Start with low-risk implementations. Learn what breaks. Understand emergent behaviors. Build controls based on observed reality, not theoretical risks. This isn't recklessness—it's recognition that in a rapidly evolving landscape, the greatest risk is paralysis. The firms that spend years perfecting governance frameworks will find themselves governed by obsolete rules while competitors have already captured the market.
The Human Element
Perhaps the most counterintuitive finding in our analysis is that the "human premium" in an AI age may not lie where we expect. As AI systems become increasingly capable of empathy, analysis, and even creativity, the irreplaceable human value may be our capacity for beneficial chaos—the ability to break rules productively, to pursue irrational hunches, to introduce necessary friction into over-optimized systems.

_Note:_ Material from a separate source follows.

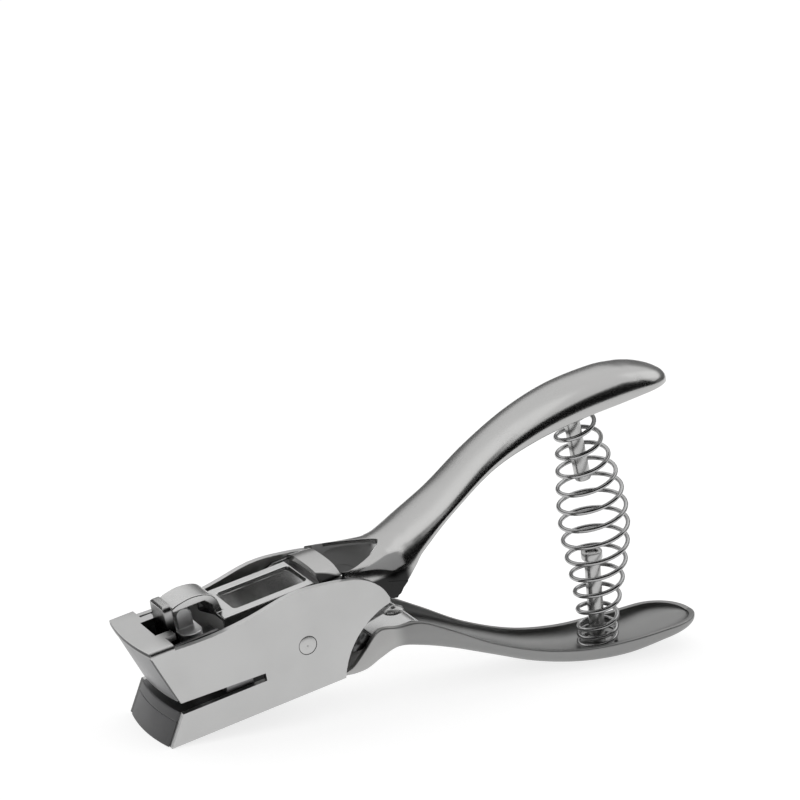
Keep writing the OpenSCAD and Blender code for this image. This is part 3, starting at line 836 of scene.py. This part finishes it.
@dataclass(frozen=True)
class Channel:
    """A stamped channel: half a super-ellipse across, drawn along smooth stations.

    Each station is x, crest, rim, half width and squareness n. The skin's point at angle f is
    (cos f, sin f) times (|cos f|^n + |sin f|^n)^(-1/n), stretched to the half width and to the
    height from rim to crest. The inner skin is the same, one wall smaller. Both end in a round
    tip, a quarter ellipse in plan. Where a tuck is given, the skin is widest that share of its
    height over the rim and turns in again below.
    """

    stations: Array
    tip: Array
    wall: float
    rows_along: Array
    cut_from: float = -1.0
    cut_shoulder: float = 0.0
    cut_to: float = 0.0
    cut_half: float = 0.0
    cut_arch: float = 1.0
    tuck: float = 0.0
    tuck_from: float = 0.0
    tuck_full: float = 1.0
    columns: int = 44
    rim_radius: float = 0.38
    least_wall: float = 0.8
    rail_play: float = 0.06

    def cut(self, x: Array) -> Array:
        """Half width of the opening in the crest at each x, 0 beyond it: constant as far as the
        shoulder, then a narrowing arch.

        Args:
            x: Places along the channel.

        Returns:
            The half width at each place.
        """
        run = np.clip((x - self.cut_shoulder) / max(self.cut_to - self.cut_shoulder, 1e-6), 0, 1)
        half = self.cut_half * (1 - run ** self.cut_arch) ** (1 / self.cut_arch)
        return np.where((x < self.cut_from) | (x >= self.cut_to), 0.0, half)

    def sections(self, x: Array) -> Array:
        """The rows x, crest, rim, half width and squareness at places along the channel."""
        dense = spline(self.stations, SPLINE_STEPS)
        return np.column_stack([x] + [np.interp(x, dense[:, 0], dense[:, k]) for k in range(1, 5)])

    def rows(self) -> tuple[Array, Array]:
        """The rows of the outer and of the inner skin, tip included.

        Returns:
            The rows of the outer skin and those of the inner one.
        """
        x = self.rows_along[self.rows_along < self.stations[-1, 0] - 1e-6]
        body = self.sections(x)
        thin = np.clip(body[:, 3] - self.cut(x) - self.rail_play, self.least_wall, self.wall)
        inner = body.copy()
        inner[:, 1] -= self.wall
        inner[:, 3] -= thin
        last, before = self.stations[-1], spline(self.stations, 3)[-2]
        slope = (last - before) / (last[0] - before[0])
        turn = np.linspace(0.0, math.pi / 2, 30)

        def tip(short: float) -> Array:
            """The rows round the end: a quarter turn that starts along the last slopes.

            Args:
                short: How far inside the outer tip it runs, in millimetres.

            Returns:
                Rows like those of the body.
            """
            whole = self.tip[0] - last[0]
            run = (whole - short) * np.sin(turn)
            bend = 1 - np.cos(turn)
            lift = [last[k] + slope[k] * run - (last[k] + slope[k] * whole - self.tip[k]) * bend
                    for k in (1, 2)]
            return np.column_stack([last[0] + run, lift[0] - short, lift[1],
                                    (last[3] - short) * np.cos(turn), last[4] + 0 * turn])

        return np.vstack([body, tip(0.0)]), np.vstack([inner, tip(self.wall)])

    def skin(self, rows: Array, cut: Array, trim: Array) -> Array:
        """Points of one skin, from its cut or crest down to the rounding of its rim.

        Args:
            rows: The skin's rows.
            cut: Half width of the opening at each row.
            trim: How far above the rim the skin ends.

        Returns:
            Points of shape rows x columns x 3, for the side of positive Y.
        """
        x, crest, rim, half, n = rows.T
        run = np.clip((x - self.tuck_from) / (self.tuck_full - self.tuck_from), 0.0, 1.0)
        belly = self.tuck * run * run * (3 - 2 * run) * (crest - rim)
        rise = crest - rim - belly
        q = np.clip(cut / np.maximum(half, 1e-6), 0.0, 0.9999)
        top = np.arctan2((1 - q ** n) ** (1 / n), q)
        w = np.clip((trim - belly) / np.maximum(rise, 1e-6), -0.6, 0.6)
        foot = np.arctan2(w, (1 - np.abs(w) ** n) ** (1 / n))
        f = top[:, None] + (foot - top)[:, None] * np.linspace(0, 1, self.columns)
        c, s, n = np.cos(f), np.sin(f), n[:, None]
        size = (np.abs(c) ** n + np.abs(s) ** n) ** (-1 / n)
        return np.stack([x[:, None] + 0 * f, half[:, None] * c * size,
                         (rim + belly)[:, None] + rise[:, None] * s * size], axis=-1)

    def build(self, piece: Piece, up: float) -> Piece:
        """Add the channel to a piece, with its rim and the edge of its opening rounded.

        Args:
            piece: The piece to add to.
            up: 1 for a channel that is open below, -1 for one that is open above.

        Returns:
            The piece.
        """
        outer, inner = self.rows()
        cut = self.cut(outer[:, 0])
        depth = np.maximum(inner[:, 1] - inner[:, 2], 0.2)
        radius = np.minimum(self.rim_radius, 0.4 * np.minimum(outer[:, 3] - inner[:, 3], depth))
        out, into = self.skin(outer, cut, radius), self.skin(inner, cut, radius)[:, ::-1]
        foot_out, foot_in = (self.skin(rows, cut, 0 * radius)[:, -1] for rows in (outer, inner))
        rim = np.concatenate([eased_corner(out[:, -1], foot_out, foot_in, radius),
                              eased_corner(foot_out, foot_in, into[:, 0], radius)], axis=1)
        first, last = out[:, :1], into[:, -1:]
        opening = cut > 0
        fade = 0.3 * np.clip((self.cut_to - outer[:, 0]) / 2.0, 0.0, 1.0) * opening
        edge = np.concatenate([eased_corner(into[:, -2], last[:, 0], first[:, 0], fade),
                               eased_corner(last[:, 0], first[:, 0], out[:, 1], fade)], axis=1)
        out[:, 0], into[:, -1] = edge[:, -1], edge[:, 0]
        loop = np.concatenate([out, rim, into], axis=1) * (1.0, 1.0, up)
        piece.add_grid(loop)
        if opening.any():
            rows = int(np.argmax(~opening)) + 1
            edge = edge * (1.0, 1.0, up)
            piece.add_grid(edge[:rows])
            piece.add(np.concatenate([loop[0], edge[0, 1:-1]]),
                      [list(range(loop.shape[1] + edge.shape[1] - 2))])
        else:
            piece.add(loop[0], [list(range(loop.shape[1]))])
        return piece.mirrored()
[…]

This has profound implications for talent strategy. Instead of lamenting the "hollowing middle" of traditional career paths, forward-thinking leaders should celebrate the opportunity to reimagine professional development. Skip the grunt work. Create roles that leverage AI from day one. Build smaller teams of higher-capability individuals, each orchestrating AI systems to achieve what previously required entire departments.

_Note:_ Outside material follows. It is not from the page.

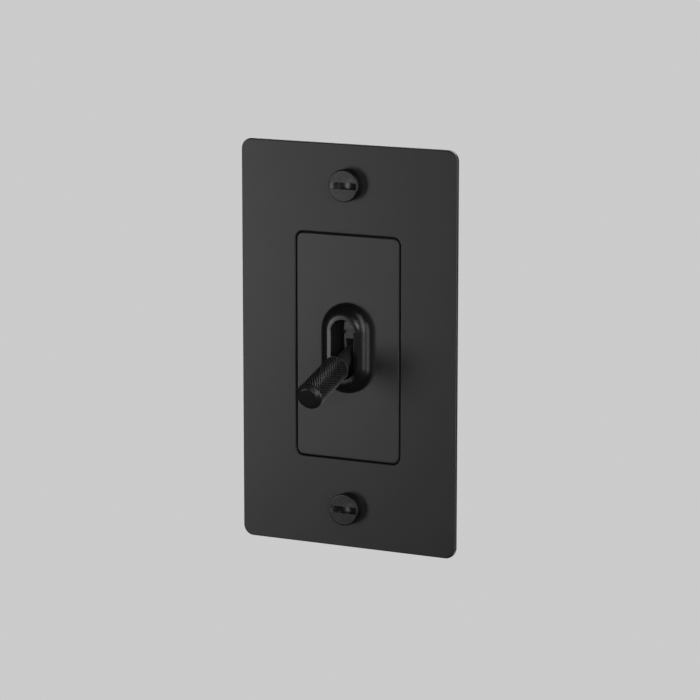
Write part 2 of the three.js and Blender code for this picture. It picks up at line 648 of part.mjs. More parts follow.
const rocker = new THREE.Group();
rocker.position.y = ROCKER_PIVOT_Y;
rocker.rotation.x = -THREE.MathUtils.degToRad(ROCKER_THROW / 2);
add(rocker, 'contact_rocker', contactRocker(), brass);
add(rocker, 'moving_contact_upper', movingContact(1), silver);
add(rocker, 'moving_contact_lower', movingContact(-1), silver);
wallSwitch.add(rocker);

export default wallSwitch;
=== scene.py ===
"""Looks of the toggle wall switch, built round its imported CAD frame.

Lengths inside the script are millimetres in the CAD frame: +Z up, the front faces -Y and the
wall surface is Y = 0. They are turned into metres when a mesh is made.
"""

import json
from math import atan2, copysign, cos, hypot, pi, radians, sin, tan

import bmesh
import bpy
from mathutils import Matrix, Vector


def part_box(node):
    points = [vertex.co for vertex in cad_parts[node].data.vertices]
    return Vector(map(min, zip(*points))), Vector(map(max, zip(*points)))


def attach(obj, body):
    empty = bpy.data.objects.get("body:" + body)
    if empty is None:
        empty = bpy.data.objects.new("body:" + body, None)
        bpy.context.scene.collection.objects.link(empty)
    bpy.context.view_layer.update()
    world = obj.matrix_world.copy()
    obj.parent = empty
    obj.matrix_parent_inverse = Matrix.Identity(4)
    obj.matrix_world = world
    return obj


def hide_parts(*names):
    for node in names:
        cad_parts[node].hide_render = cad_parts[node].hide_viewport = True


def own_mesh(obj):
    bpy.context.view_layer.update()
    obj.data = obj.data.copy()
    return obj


MM = 0.001
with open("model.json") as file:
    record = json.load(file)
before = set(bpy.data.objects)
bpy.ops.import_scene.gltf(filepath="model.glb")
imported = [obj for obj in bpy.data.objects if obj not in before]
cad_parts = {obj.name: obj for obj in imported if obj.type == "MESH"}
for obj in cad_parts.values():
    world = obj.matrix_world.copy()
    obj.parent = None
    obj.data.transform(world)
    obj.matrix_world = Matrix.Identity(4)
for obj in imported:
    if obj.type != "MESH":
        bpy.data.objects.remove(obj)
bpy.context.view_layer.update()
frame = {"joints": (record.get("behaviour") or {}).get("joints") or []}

# ---- sizes from the frame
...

Three Actions for Monday Morning
For leaders reading this report, here are three concrete steps you can take immediately:
1. Initiate a Moat Audit: This week, convene your leadership team to honestly assess your competitive advantages. Which are strengthened by AI? Which are threatened? Where can you create proprietary data flywheels? This isn't a six-month study—it's a focused workshop that produces a clear action plan.
2. Launch a Learning Laboratory: Identify one specific business problem—margin optimization, client onboarding, risk assessment—and create a sandboxed environment for AI experimentation. Set a 90-day timeline. Measure results. Learn what works. The goal isn't perfection; it's actionable insight.
3. Reframe Your AI Narrative: Stop talking about AI as a cost center or IT project. Start positioning it as core to your business strategy. Whether speaking to your board, your team, or your clients, the message should be clear: AI isn't something you're investigating—it's how you're building competitive advantage today.
The Competitive Imperative
The financial services industry has weathered many technological transitions, but the shift to agentic AI is qualitatively different. It's not just faster or more efficient—it's fundamentally autonomous. The systems we're building today will tomorrow be making decisions, spotting opportunities, and managing risks at speeds that preclude human intervention.
This creates an unusual dynamic: the cost of waiting is not linear but exponential. Each month you delay, your competitors' AI systems are learning from millions more transactions, becoming more capable, more integrated, more indispensable. The moats they're building today will be nearly impossible to cross tomorrow.
Final Thought: Embracing Productive Disruption
The Agentic Age will be disruptive—there's no avoiding that reality. But disruption creates opportunity for those positioned to capitalize on it. The winners won't be the largest firms or those with the biggest technology budgets. They'll be the ones who recognize that in a world of capable AI, the greatest competitive advantage is the ability to adapt quickly, learn continuously, and embrace the productive chaos that comes from human creativity combined with machine capability.
The choice facing every financial services leader is stark but simple: pioneer or perish. The tools are available. The early results are proven. The competitive dynamics are clear. The only question remaining is whether you'll be among those shaping this new age or those shaped by it.
The Agentic Age has arrived. How will you lead in it?